Repeat the whole listing exactly as written.
>> Begin INFORMATION PROVIDED
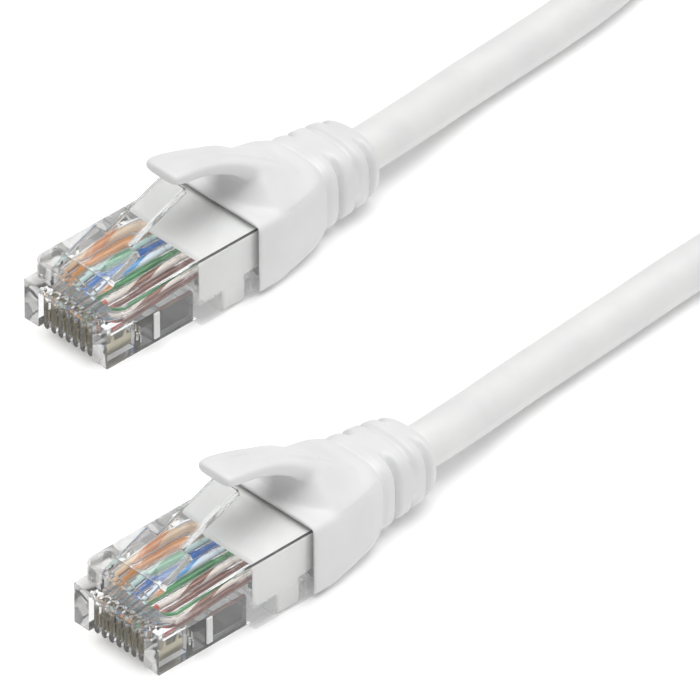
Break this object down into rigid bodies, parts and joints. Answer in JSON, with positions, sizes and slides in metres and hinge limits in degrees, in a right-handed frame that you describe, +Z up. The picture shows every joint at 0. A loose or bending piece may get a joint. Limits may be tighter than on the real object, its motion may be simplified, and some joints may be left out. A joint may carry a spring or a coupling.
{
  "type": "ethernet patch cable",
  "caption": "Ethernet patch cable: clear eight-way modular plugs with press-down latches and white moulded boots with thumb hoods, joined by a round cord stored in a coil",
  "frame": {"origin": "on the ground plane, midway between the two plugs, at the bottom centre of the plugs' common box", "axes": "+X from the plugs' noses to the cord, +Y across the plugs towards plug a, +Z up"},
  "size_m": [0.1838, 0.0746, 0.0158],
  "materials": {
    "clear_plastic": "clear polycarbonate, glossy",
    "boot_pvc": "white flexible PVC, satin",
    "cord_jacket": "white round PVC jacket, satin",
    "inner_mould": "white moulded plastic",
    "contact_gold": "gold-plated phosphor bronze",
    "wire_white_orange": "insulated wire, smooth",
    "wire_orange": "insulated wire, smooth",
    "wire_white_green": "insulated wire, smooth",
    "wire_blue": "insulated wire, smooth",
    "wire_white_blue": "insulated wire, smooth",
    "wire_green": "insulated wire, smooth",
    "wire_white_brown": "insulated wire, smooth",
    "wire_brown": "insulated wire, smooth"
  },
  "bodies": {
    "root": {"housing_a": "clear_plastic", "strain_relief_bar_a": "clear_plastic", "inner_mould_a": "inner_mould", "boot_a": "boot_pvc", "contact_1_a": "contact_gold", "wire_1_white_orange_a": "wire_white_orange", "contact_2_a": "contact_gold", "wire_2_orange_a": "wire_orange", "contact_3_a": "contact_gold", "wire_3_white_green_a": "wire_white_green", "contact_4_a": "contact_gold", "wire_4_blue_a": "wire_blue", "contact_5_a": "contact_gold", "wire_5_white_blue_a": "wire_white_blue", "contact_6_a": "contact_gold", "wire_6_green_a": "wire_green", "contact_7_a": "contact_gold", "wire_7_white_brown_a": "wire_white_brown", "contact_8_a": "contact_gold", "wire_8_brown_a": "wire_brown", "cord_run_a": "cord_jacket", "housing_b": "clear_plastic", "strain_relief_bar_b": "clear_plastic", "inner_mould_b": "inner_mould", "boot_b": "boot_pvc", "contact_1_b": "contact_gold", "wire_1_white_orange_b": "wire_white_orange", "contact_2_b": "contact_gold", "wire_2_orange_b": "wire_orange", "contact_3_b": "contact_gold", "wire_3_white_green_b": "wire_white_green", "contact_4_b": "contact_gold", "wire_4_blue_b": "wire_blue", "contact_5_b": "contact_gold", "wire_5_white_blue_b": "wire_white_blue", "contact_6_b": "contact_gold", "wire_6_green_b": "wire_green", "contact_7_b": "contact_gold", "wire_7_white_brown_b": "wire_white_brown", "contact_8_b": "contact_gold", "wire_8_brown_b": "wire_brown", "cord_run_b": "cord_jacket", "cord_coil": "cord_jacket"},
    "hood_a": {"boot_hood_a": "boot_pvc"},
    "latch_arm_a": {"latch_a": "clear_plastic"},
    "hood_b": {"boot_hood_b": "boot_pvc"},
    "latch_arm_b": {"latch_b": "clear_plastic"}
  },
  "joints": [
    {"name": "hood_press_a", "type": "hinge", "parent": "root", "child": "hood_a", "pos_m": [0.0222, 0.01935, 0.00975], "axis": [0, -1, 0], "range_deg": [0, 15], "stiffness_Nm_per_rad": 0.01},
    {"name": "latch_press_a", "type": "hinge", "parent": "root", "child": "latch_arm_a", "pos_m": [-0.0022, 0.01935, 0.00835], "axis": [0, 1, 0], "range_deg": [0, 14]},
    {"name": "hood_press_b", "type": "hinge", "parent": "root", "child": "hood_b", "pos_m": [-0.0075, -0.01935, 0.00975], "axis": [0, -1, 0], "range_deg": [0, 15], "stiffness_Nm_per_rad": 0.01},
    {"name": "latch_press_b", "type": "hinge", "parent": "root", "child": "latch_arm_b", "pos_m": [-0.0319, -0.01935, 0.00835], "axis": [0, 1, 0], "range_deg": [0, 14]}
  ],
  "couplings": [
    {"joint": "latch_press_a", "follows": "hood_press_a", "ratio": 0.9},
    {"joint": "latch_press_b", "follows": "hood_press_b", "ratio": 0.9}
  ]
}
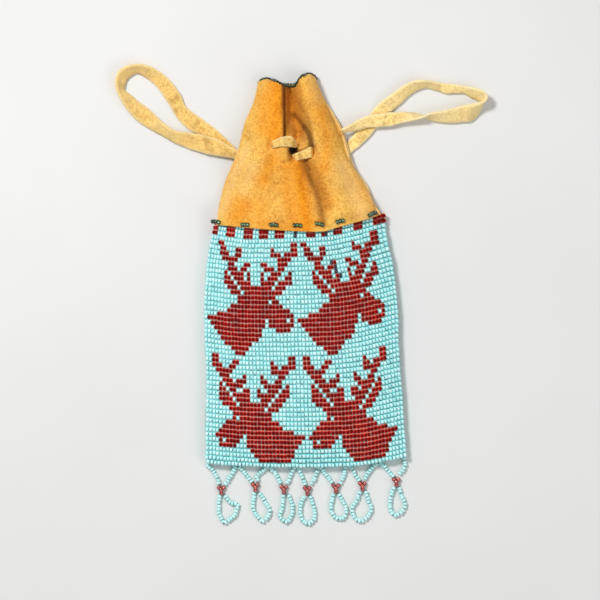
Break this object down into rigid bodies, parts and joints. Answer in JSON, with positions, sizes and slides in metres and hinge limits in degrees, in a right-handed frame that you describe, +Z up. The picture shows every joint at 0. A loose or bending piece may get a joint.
>> End INFORMATION PROVIDED
▶ RESULT:
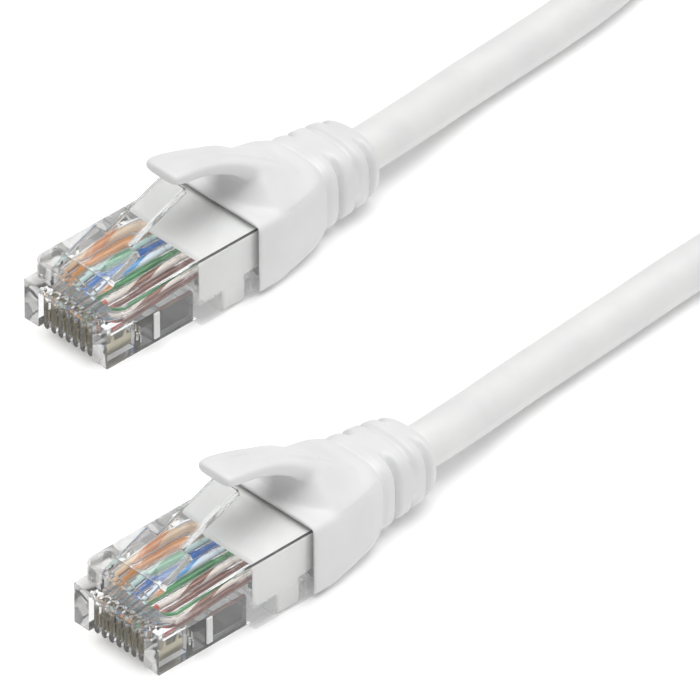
Break this object down into rigid bodies, parts and joints. Answer in JSON, with positions, sizes and slides in metres and hinge limits in degrees, in a right-handed frame that you describe, +Z up. The picture shows every joint at 0. A loose or bending piece may get a joint. Limits may be tighter than on the real object, its motion may be simplified, and some joints may be left out. A joint may carry a spring or a coupling.
{
  "type": "ethernet patch cable",
  "caption": "Ethernet patch cable: clear eight-way modular plugs with press-down latches and white moulded boots with thumb hoods, joined by a round cord stored in a coil",
  "frame": {"origin": "on the ground plane, midway between the two plugs, at the bottom centre of the plugs' common box", "axes": "+X from the plugs' noses to the cord, +Y across the plugs towards plug a, +Z up"},
  "size_m": [0.1838, 0.0746, 0.0158],
  "materials": {
    "clear_plastic": "clear polycarbonate, glossy",
    "boot_pvc": "white flexible PVC, satin",
    "cord_jacket": "white round PVC jacket, satin",
    "inner_mould": "white moulded plastic",
    "contact_gold": "gold-plated phosphor bronze",
    "wire_white_orange": "insulated wire, smooth",
    "wire_orange": "insulated wire, smooth",
    "wire_white_green": "insulated wire, smooth",
    "wire_blue": "insulated wire, smooth",
    "wire_white_blue": "insulated wire, smooth",
    "wire_green": "insulated wire, smooth",
    "wire_white_brown": "insulated wire, smooth",
    "wire_brown": "insulated wire, smooth"
  },
  "bodies": {
    "root": {"housing_a": "clear_plastic", "strain_relief_bar_a": "clear_plastic", "inner_mould_a": "inner_mould", "boot_a": "boot_pvc", "contact_1_a": "contact_gold", "wire_1_white_orange_a": "wire_white_orange", "contact_2_a": "contact_gold", "wire_2_orange_a": "wire_orange", "contact_3_a": "contact_gold", "wire_3_white_green_a": "wire_white_green", "contact_4_a": "contact_gold", "wire_4_blue_a": "wire_blue", "contact_5_a": "contact_gold", "wire_5_white_blue_a": "wire_white_blue", "contact_6_a": "contact_gold", "wire_6_green_a": "wire_green", "contact_7_a": "contact_gold", "wire_7_white_brown_a": "wire_white_brown", "contact_8_a": "contact_gold", "wire_8_brown_a": "wire_brown", "cord_run_a": "cord_jacket", "housing_b": "clear_plastic", "strain_relief_bar_b": "clear_plastic", "inner_mould_b": "inner_mould", "boot_b": "boot_pvc", "contact_1_b": "contact_gold", "wire_1_white_orange_b": "wire_white_orange", "contact_2_b": "contact_gold", "wire_2_orange_b": "wire_orange", "contact_3_b": "contact_gold", "wire_3_white_green_b": "wire_white_green", "contact_4_b": "contact_gold", "wire_4_blue_b": "wire_blue", "contact_5_b": "contact_gold", "wire_5_white_blue_b": "wire_white_blue", "contact_6_b": "contact_gold", "wire_6_green_b": "wire_green", "contact_7_b": "contact_gold", "wire_7_white_brown_b": "wire_white_brown", "contact_8_b": "contact_gold", "wire_8_brown_b": "wire_brown", "cord_run_b": "cord_jacket", "cord_coil": "cord_jacket"},
    "hood_a": {"boot_hood_a": "boot_pvc"},
    "latch_arm_a": {"latch_a": "clear_plastic"},
    "hood_b": {"boot_hood_b": "boot_pvc"},
    "latch_arm_b": {"latch_b": "clear_plastic"}
  },
  "joints": [
    {"name": "hood_press_a", "type": "hinge", "parent": "root", "child": "hood_a", "pos_m": [0.0222, 0.01935, 0.00975], "axis": [0, -1, 0], "range_deg": [0, 15], "stiffness_Nm_per_rad": 0.01},
    {"name": "latch_press_a", "type": "hinge", "parent": "root", "child": "latch_arm_a", "pos_m": [-0.0022, 0.01935, 0.00835], "axis": [0, 1, 0], "range_deg": [0, 14]},
    {"name": "hood_press_b", "type": "hinge", "parent": "root", "child": "hood_b", "pos_m": [-0.0075, -0.01935, 0.00975], "axis": [0, -1, 0], "range_deg": [0, 15], "stiffness_Nm_per_rad": 0.01},
    {"name": "latch_press_b", "type": "hinge", "parent": "root", "child": "latch_arm_b", "pos_m": [-0.0319, -0.01935, 0.00835], "axis": [0, 1, 0], "range_deg": [0, 14]}
  ],
  "couplings": [
    {"joint": "latch_press_a", "follows": "hood_press_a", "ratio": 0.9},
    {"joint": "latch_press_b", "follows": "hood_press_b", "ratio": 0.9}
  ]
}
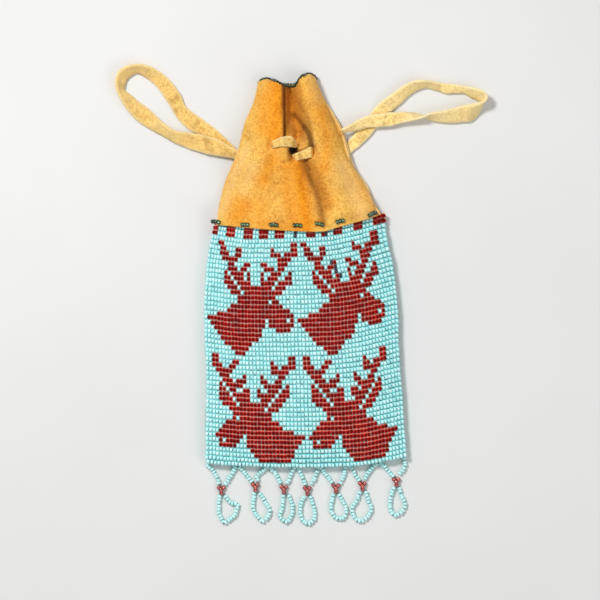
Break this object down into rigid bodies, parts and joints. Answer in JSON, with positions, sizes and slides in metres and hinge limits in degrees, in a right-handed frame that you describe, +Z up. The picture shows every joint at 0. A loose or bending piece may get a joint.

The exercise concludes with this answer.